[Feature]: Self-Improving Instructions - Auto-suggest CLAUDE.md updates
Summary
Enable Claude to proactively suggest updates to CLAUDE.md and .claude/rules/*.md files based on code changes, user corrections, and repeated questions.
Problem
Current instruction files are static - they become stale as projects evolve:
- User corrections are forgotten between sessions
- New patterns/conventions aren't documented
- Teams repeatedly answer the same questions
- Instructions drift from actual codebase practices
Proposed Solution
Add triggers for Claude to proactively suggest instruction updates:
Trigger 1: Code Changes That Affect Patterns
When Claude introduces new utilities, components, or architectural patterns:
_"I've introduced [new pattern]. Should I update the instructions to document this?"_
Trigger 2: User Correction
When the user corrects Claude for not following a convention:
_"I didn't follow [instruction]. Should I update the rules to make this clearer?"_
Trigger 3: Repeated Questions
When Claude asks about the same topic multiple times:
_"I've asked about [topic] several times.
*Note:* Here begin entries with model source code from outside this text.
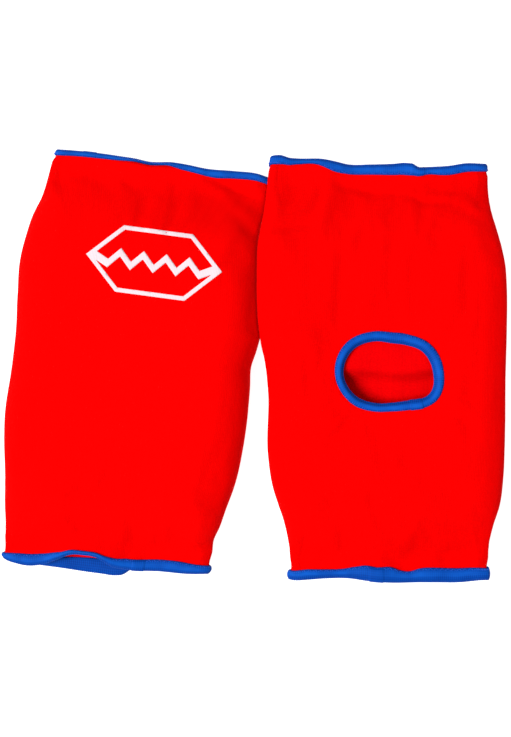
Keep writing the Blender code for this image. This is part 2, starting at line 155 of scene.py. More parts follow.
# How far each cuff's edge reaches beyond the half length, as (x, reach), on both layers.
CUFF_EDGES = {
    ("left", "upper", "top"): [
        (-64, -0.6), (-52, 0.0), (-39, 0.2), (-26, 0.0), (-17, -0.2), (-8, -1.0), (6, 0.6),
        (15, 0.4), (28, -0.5), (45, 0.4), (60, 0.6), (66, -0.6),
    ],
    ("left", "upper", "bottom"): [(-64, -0.6), (-20, -1.6), (20, -1.4), (66, -0.6)],
    ("left", "lower", "top"): [
        (-67, -1.6), (-63, 0.1), (-57, 1.2), (-50, 1.6), (-40, -0.8), (-31, -5.4), (-25, -8.8),
        (-16, -9.9), (-8, -9.3), (-3, -7.2), (2, -5.0), (11, -4.1), (32, -5.6), (50, -6.4),
        (62, -8.0),
    ],
    ("left", "lower", "bottom"): [
        (-67, -1.6), (-62, 0.3), (-44, 0.9), (-30, 0.9), (-14, 1.2), (-4, 1.2), (4, 1.2), (9, 0.0),
        (14, -4.0), (20, -6.0), (32, -7.0), (62, -8.0),
    ],
    ("right", "upper", "top"): [
        (-69, 5.0), (-66, 6.9), (-63, 7.4), (-60, 7.2), (-55, 5.5), (-50, 5.0), (-34, 4.3),
        (-27, 2.8), (-19, 0.8), (-5, 0.4), (10, 0.4), (17, 0.7), (21, 0.0), (25, -2.4), (32, -2.4),
        (45, -1.6), (54, -0.4), (66, -0.9),
    ],
    ("right", "upper", "bottom"): [
        (-69, 4.6), (-66, 5.6), (-60, 5.2), (-50, 3.0), (0, -1.2), (66, -0.9),
    ],
    ("right", "lower", "top"): [
        (-64, -2.4), (-59, -1.2), (-50, -1.3), (-40, -1.8), (-24, -1.5), (-14, 0.1), (-4, 1.3),
        (6, 1.9), (18, 2.0), (30, 2.4), (44, 2.8), (57, 1.9),
    ],
    ("right", "lower", "bottom"): [
        (-64, -2.4), (-57, -1.2), (-20, -2.5), (0, 0.6), (41, 2.0), (60, 1.0),
    ],
}

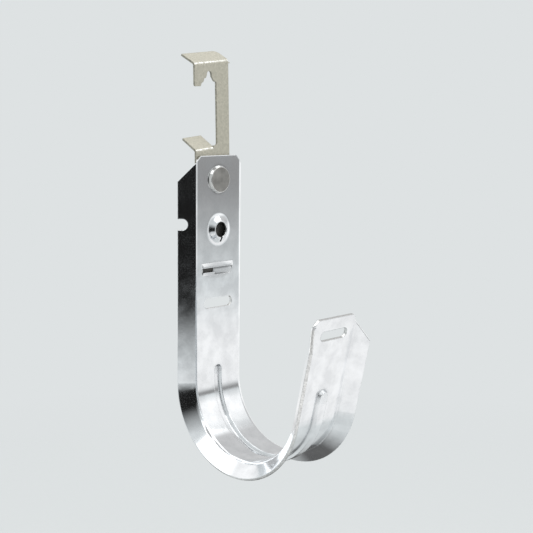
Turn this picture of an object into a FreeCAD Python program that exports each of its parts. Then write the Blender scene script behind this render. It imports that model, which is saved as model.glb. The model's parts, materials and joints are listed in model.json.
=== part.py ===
"""J hook cable support: a folded steel hook riveted to a spring steel hanger clip.

Millimetres, Z up, X outwards from the upright back, Y across the strip.
The loop's centre line is the hook's own reference; the finished part is moved so that
its origin lies where the hanger's notch bears on what it hangs from.
"""
import FreeCAD, Part
import math
import os
import Sketcher
from FreeCAD import Placement, Rotation, Vector

SIZES = (
    ("strip_thick", 1.2, "thickness of the hook's strip"),
    ("loop_radius", 25.4, "inner radius of the loop, for a 2 inch bundle"),
    ("tip_lean", 12.4, "degrees the tip leans outwards from upright"),
    ("back_height", 87.3, "top edge of the upright back above the loop's centre"),
    ("tip_length", 38.8, "straight length of the tip above the loop"),
    ("fold_half", 12.0, "half the width between the two fold lines"),
    ("flange_width", 7.05, "width of each folded edge"),
    ("flange_angle", 45.0, "degrees the edges are folded away from the cables"),
    ("fold_inner", 1.2, "inner radius of the fold"),
    ("end_half", 9.5, "half the width of the square part of both ends"),
    ("notch_drop", 25.9, "centre of the edge notches below the back's top edge"),
    ("notch_half", 2.07, "half the width of an edge notch"),
    ("notch_depth", 3.85, "depth of an edge notch from the flange's edge"),
    ("rivet_drop", 9.2, "rivet below the back's top edge"),
    ("rivet_radius", 2.5, "radius of the rivet's shank"),
    ("rivet_play", 0.05, "gap round the shank"),
    ("head_base", 5.4, "radius of the rivet's head where it sits"),
    ("head_face", 4.9, "radius of the rivet's flat face"),
    ("head_tall", 1.25, "height of the rivet's head"),
    ("head_edge", 0.35, "radius round the face of the rivet's head"),
    ("tail_radius", 4.4, "radius of the closed end of the rivet"),
    ("tail_tall", 1.5, "height of the closed end of the rivet"),
    ("tail_edge", 0.9, "radius round the closed end of the rivet"),
    ("dimple_drop", 28.4, "centre of the raised hole below the back's top edge"),
    ("dimple_base", 5.6, "radius where the raised hole's cone would meet the back"),
    ("dimple_edge", 6.6, "radius where the raised hole leaves the back"),
    ("dimple_sweep", 2.8, "radius between the back and the cone"),
    ("dimple_hole", 2.85, "radius of the raised hole"),
    ("dimple_rise", 1.9, "height of the raised hole's rim"),
    ("dimple_rim", 0.4, "radius round the raised hole's rim"),
    ("slit_turn", 6.0, "degrees the slit below the raised hole is turned"),
    ("slit_half", 0.45, "half the width of the slit below the raised hole"),
    ("slit_far", 4.9, "foot of the slit from the middle of the raised hole"),
    ("lance_drop", 44.45, "centre of the lance below the back's top edge"),
    ("lance_left", 8.5, "left end of the lance from the middle"),
    ("lance_right", 7.3, "right end of the lance from the middle"),
    ("lance_half", 1.4, "half the height of the lance"),
    ("step_left", 2.1, "left end of the pressed back step from the middle"),
    ("step_depth", 0.9, "how far the step's left end is pressed back"),
    ("sill_tall", 1.15, "height of the sill below the gap"),
    ("sill_rise", 0.45, "how far the sill's edge stands forward"),
    ("step_tilt", 0.22, "how far the step's upper half leans back over its height"),
    ("lip_rise", 0.4, "how far the lip over the lance stands forward"),
    ("lip_tall", 1.9, "height over which the lip runs out"),
    ("lip_crest", 0.6, "height of the lip's flat edge"),
    ("lip_end", 0.6, "width over which the lip's ends run out"),
    ("back_slot_drop", 57.0, "centre of the strap slot below the back's top edge"),
    ("back_slot_length", 15.1, "length of the strap slot in the back"),
    ("tip_slot_drop", 6.5, "centre of the tip's strap slot below its end"),
    ("tip_slot_length", 14.6, "length of the tip's strap slot"),
    ("slot_half", 1.9, "half the width of both strap slots"),
    ("bead_top", 3.6, "middle of the bead's round end on the back, above the loop"),
    ("bead_tip", 8.2, "middle of the bead's round end on the tip, above the loop"),
    ("bead_depth", 1.2, "depth of the stiffening bead"),
    ("bead_floor", 1.3, "half the width of the groove's floor"),
    ("bead_wall", 60.0, "degrees the bead's walls lean from the strip"),
    ("bead_past", 0.2, "how far the groove's cutter stands off the strip"),
    ("clip_thick", 0.8, "thickness of the hanger clip"),
    ("clip_turn", 1.5, "degrees the clip is turned on its rivet"),
    ("clip_left", 10.65, "clip's left edge from the rivet"),
    ("clip_right", 7.2, "clip's right edge from the rivet"),
    ("leg_drop", 39.5, "bottom of the clip's leg below the rivet"),
    ("leg_round", 3.0, "radius at the leg's lower corners"),
    ("relief_drop", 31.5, "top of the leg's relief below the rivet"),
    ("relief_left", 3.4, "relief's edge from the rivet's line"),
    ("stem_left", 0.66, "inner edge of the clip's stem from the rivet"),
    ("gap_floor", 12.95, "bottom of the clip's opening above the rivet"),
    ("gap_round", 1.0, "radius at the foot of the stem"),
    ("bend_skew", 4.2, "degrees the two bend lines rise to the right"),
    ("bend_inner", 0.8, "inner radius of the clip's bends"),
    ("bend_lap", 0.4, "how far a bend's foot laps over the web"),
    ("low_bend", 12.35, "lower bend above the rivet, at the rivet's line"),
    ("low_tab_length", 8.1, "length of the lower tab"),
    ("low_tab_angle", 33.0, "degrees the lower tab rises from level"),
    ("low_tab_right", 1.2, "lower tab's right edge left of the rivet's line"),
    ("top_bend", 44.8, "upper bend above the rivet, at the rivet's line"),
    ("top_tab_length", 7.5, "length of the upper tab"),
    ("top_tab_angle", 27.5, "degrees the upper tab rises from level"),
    ("top_tab_right", 7.9, "upper tab's right edge from the rivet"),
    ("top_tab_round", 2.2, "radius of the upper tab's outer right corner"),
    ("jaw_floor", 35.4, "bottom of the clip's jaw above the rivet"),
    ("jaw_inner", 7.6, "jaw's inner corner left of the rivet's line"),
    ("jaw_round", 0.7, "radius at the jaw's outer corner"),
    ("tooth_rise", 1.27, "height of one of the notch's steps"),
    ("tooth_lean", 0.55, "how far a step leans in over its height"),
    ("tread_run", 0.87, "width of one of the notch's treads"),
    ("tread_rise", 0.31, "how far a tread rises over its width"),
    ("notch_top", 41.0, "top of the notch above the rivet"),
    ("notch_left", 3.07, "top of the notch left of the rivet's line"),
    ("crown_half", 1.08, "half the width of the notch's round top"),
    ("notch_round", 1.0, "radius at the top of the notch"),
    ("knee_height", 38.9, "knee of the notch's smooth side above the rivet"),
    ("knee_left", 1.68, "knee of the smooth side left of the rivet's line"),
    ("notch_foot", 37.1, "foot of the notch's smooth side above the rivet"),
    ("notch_foot_left", 0.35, "foot of the smooth side left of the rivet's line"),
    ("notch_foot_round", 0.8, "radius at the knee and the foot of the smooth side"),
    ("gap_roof", 36.9, "top of the clip's opening beside the stem"),
)
TEETH = 3
RIGHT_ANGLE = 90
HALF_TURN = 180
FULL_TURN = 360
UP = Vector(0, 0, 1)
VALUE = {name: value for name, value, meaning in SIZES}
doc = FreeCAD.newDocument("j_hook_cable_support")


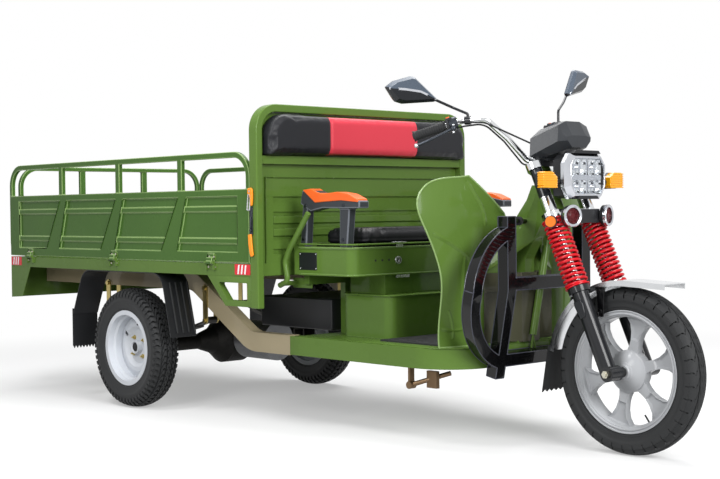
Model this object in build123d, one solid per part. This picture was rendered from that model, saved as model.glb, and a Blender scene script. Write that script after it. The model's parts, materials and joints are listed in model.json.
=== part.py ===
from build123d import *
import math
import os

os.makedirs("parts", exist_ok=True)

# Electric cargo tricycle. All sizes are in millimetres.
# It is modelled about the rear axle: +X forward, +Y to the left, +Z up, ground at Z = 0.
# Each part is moved along X as it is saved, so that the origin lies under the middle of the vehicle.

# ---------------------------------------------------------------- driving dimensions
cab_length = 1392               # front end of the bed to the front axle
track = 1060
steering_rake = 24.0            # degrees from the vertical
fork_offset = 50                # fork legs ahead of the steering axis
axle_lead = 12                  # front axle ahead of the fork legs
ease = 0.3                      # gap between pieces that seat on each other

rear_tyre_radius = 267
rear_tyre_width = 127
rear_bead_radius = 152
rear_flange_radius = 168
rear_rim_width = 104

front_tyre_radius = 295
front_tyre_width = 96
front_bead_radius = 203
front_flange_radius = 217
front_rim_width = 82
spring_length = 260
crown_gap = 198                 # underside of the lower yoke to that of the upper one

bed_overhang = 1007             # rear axle to the rear end of the bed
bed_length = 1925
bed_width = 1194
deck_z = 663                    # hinge line at the foot of the boards
board_clearance = 5
deck_depth = 52
board_height = 297
board_thickness = 36
rail_height = 448               # foot of a board to the top of its rail
rail_depth = 28
rail_bend = 92
board_gap = 10

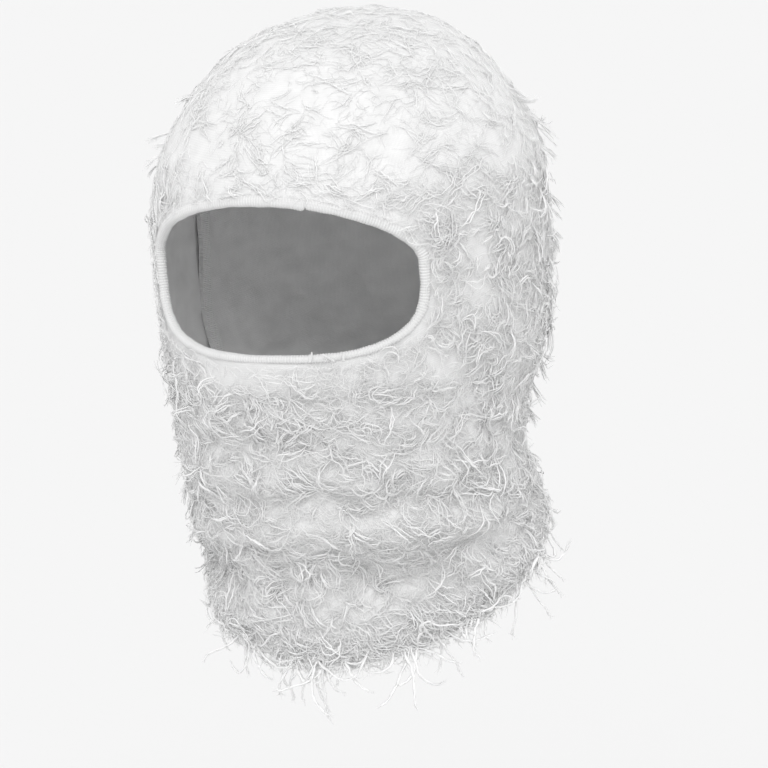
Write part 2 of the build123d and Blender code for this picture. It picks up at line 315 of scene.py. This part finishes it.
def mottle_group():
    """Slight differences of tone, as where fibres lie deeper, with their height."""
    inputs = [("Color", "Color", (0.8, 0.8, 0.8, 1)), ("Depth", "Float", 0.1), ("Scale", "Float", 100.0)]
    outputs = [("Color", "Color"), ("Height", "Float")]
    group, nodes, links, start, end = node_group("fibre_mottle", inputs, outputs)
    place = nodes.new("ShaderNodeTexCoord")
    noise = nodes.new("ShaderNodeTexNoise")
    noise.inputs["Detail"].default_value = 5
    links.new(place.outputs["Object"], noise.inputs["Vector"])
    links.new(start.outputs["Scale"], noise.inputs["Scale"])
    spread = nodes.new("ShaderNodeMapRange")
    spread.inputs["From Min"].default_value = 0.3
    spread.inputs["From Max"].default_value = 0.7
    links.new(noise.outputs["Fac"], spread.inputs["Value"])
    dark = math_node(nodes, links, "SUBTRACT", 1.0, spread.outputs["Result"])
    lost = math_node(nodes, links, "MULTIPLY", dark, start.outputs["Depth"])
    keep = math_node(nodes, links, "SUBTRACT", 1.0, lost)
    shade = nodes.new("ShaderNodeVectorMath")
    shade.operation = "SCALE"
    links.new(start.outputs["Color"], shade.inputs[0])
    links.new(keep, shade.inputs["Scale"])
    links.new(shade.outputs["Vector"], end.inputs["Color"])
    links.new(noise.outputs["Fac"], end.inputs["Height"])
    return group


def grain_group():
    """The fine bands of twisted or overlocked thread, as a normal."""
    inputs = [("Scale", "Float", 400.0), ("Strength", "Float", 0.4)]
    group, nodes, links, start, end = node_group("thread_grain", inputs, [("Normal", "Vector")])
    place = nodes.new("ShaderNodeTexCoord")
    wave = nodes.new("ShaderNodeTexWave")
    wave.bands_direction = "Z"
    wave.inputs["Distortion"].default_value = 1.5
    wave.inputs["Detail"].default_value = 2
    links.new(place.outputs["Object"], wave.inputs["Vector"])
    links.new(start.outputs["Scale"], wave.inputs["Scale"])
    relief = nodes.new("ShaderNodeBump")
    relief.inputs["Distance"].default_value = 0.3 * MM
    links.new(start.outputs["Strength"], relief.inputs["Strength"])
    links.new(wave.outputs["Fac"], relief.inputs["Height"])
    links.new(relief.outputs["Normal"], end.inputs["Normal"])
    return group


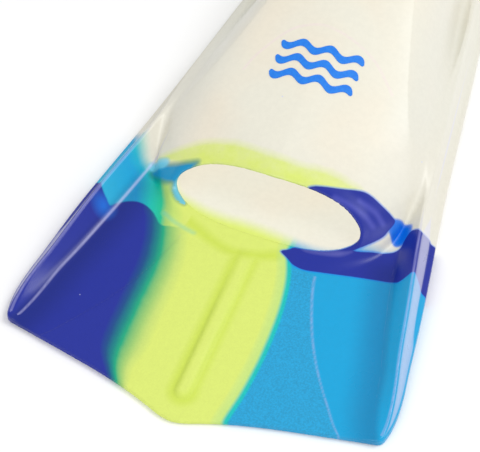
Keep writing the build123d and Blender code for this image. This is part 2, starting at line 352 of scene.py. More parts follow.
def skin():
    """The whole fin as one closed mesh."""
    points = grid()
    f = field(points[..., 0], points[..., 1], points[..., 2])
    verts, quads = surface_net(points, f)
    return mesh_of("skin", to_row(settle(verts, quads)), quads)


# Cutting the skin into pieces ----------------------------------------------------------------------

FAR = 260.0
SEAM_Z = 9.2  # level seam between the sole and what stands on it
BLADE_END, HEEL_START = 100.0, 322.0
RAIL_LINE = [(104, -20), (98.5, 22), (84.7, 66), (75.5, 103), (69, 135), (70, 150), (72.5, 160), (71, 175),
             (54.5, 280), (49.5, 322), (47.5, 345), (47.5, 380)]
LIME_LEFT = [(-24, -20), (-31.5, 9), (-36.5, 20), (-38, 36), (-39, 58), (-39.5, 74), (-42, 92),
             (-46.5, 105), (-51, 113), (-52, 120), (-47, 146)]
LIME_RIGHT = [(25, -20), (25.2, 8), (27.4, 24), (28.8, 45), (28.7, 62), (27, 82), (23, 100), (20, 108),
              (19, 128)]
BAND_END = [(19, 128), (19.5, 119.5), (46, 119.5), (60, 127), (70.5, 132), (FAR, 132)]
COVER_START = [(-FAR, 143), (-58, 143), (-45, 148.5), (38, 148.5), (52, 147.5), (FAR, 147.5)]


def solid_of(flat, low, high, turn):
    """Closed prism over a flat outline; turn places (a, b, height) as (x, s, z)."""
    n = len(flat)
    verts = [turn(a, b, low) for a, b in flat] + [turn(a, b, high) for a, b in flat]
    faces = [list(range(n)), list(range(n, 2 * n))]
    faces += [[k, (k + 1) % n, (k + 1) % n + n, k + n] for k in range(n)]
    mesh = mesh_of("cutter", to_row(verts), faces)
    bm = bmesh.new()
    bm.from_mesh(mesh)
    bmesh.ops.recalc_face_normals(bm, faces=bm.faces)
    bm.to_mesh(mesh)
    bm.free()
    return mesh


def plan_cutter(outline, low=-20.0, high=120.0):
    return solid_of(outline, low, high, lambda a, b, c: (a, b, c))


def side_cutter(profile, half=FAR):
    return solid_of(profile, -half, half, lambda a, b, c: (c, a, b))


def box_cutter(x=(-FAR, FAR), s=(-FAR, 2 * FAR), z=(-20.0, 120.0)):
    return plan_cutter([(x[0], s[0]), (x[1], s[0]), (x[1], s[1]), (x[0], s[1])], *z)


def split(mesh, cutter):
    """The parts of a closed mesh inside and outside a cutter."""
    objects = [bpy.data.objects.new("cut", data) for data in (mesh, cutter)]
    for obj in objects:
        bpy.context.scene.collection.objects.link(obj)
    modifier = objects[0].modifiers.new("cut", "BOOLEAN")
    modifier.solver, modifier.object = "MANIFOLD", objects[1]
    out = []
    for operation in ("INTERSECT", "DIFFERENCE"):
        modifier.operation = operation
        depsgraph = bpy.context.evaluated_depsgraph_get()
        out.append(bpy.data.meshes.new_from_object(objects[0].evaluated_get(depsgraph)))
    for obj in objects:
        bpy.data.objects.remove(obj)
    return out


def left_of(line):
    return plan_cutter([(-FAR, line[0][1])] + line + [(-FAR, line[-1][1])])


def before(line):
    return plan_cutter([(line[0][0], -FAR)] + line + [(line[-1][0], -FAR)])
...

Should I document this?"_
Possible Implementation
- New
/learncommand to explicitly capture corrections - Auto-detect patterns that should be documented
- Propose edits to CLAUDE.md with user approval
- Track "instruction violations" to strengthen weak rules
Proof of Concept
We've implemented this pattern manually by adding a "Self-Improving Instructions" section to our CLAUDE.md:
Benefits
| Aspect | Static Instructions | Self-Improving |
|--------|---------------------|----------------|
| Maintenance | Manual updates | Prompted updates |
| Accuracy | Degrades over time | Improves over time |
| Knowledge capture | Often forgotten | Actively captured |
| Team alignment | Inconsistent | Continuously aligned |
Why This Matters
This creates a feedback loop where instructions evolve with the project, making Claude more effective over time without requiring users to manually maintain documentation.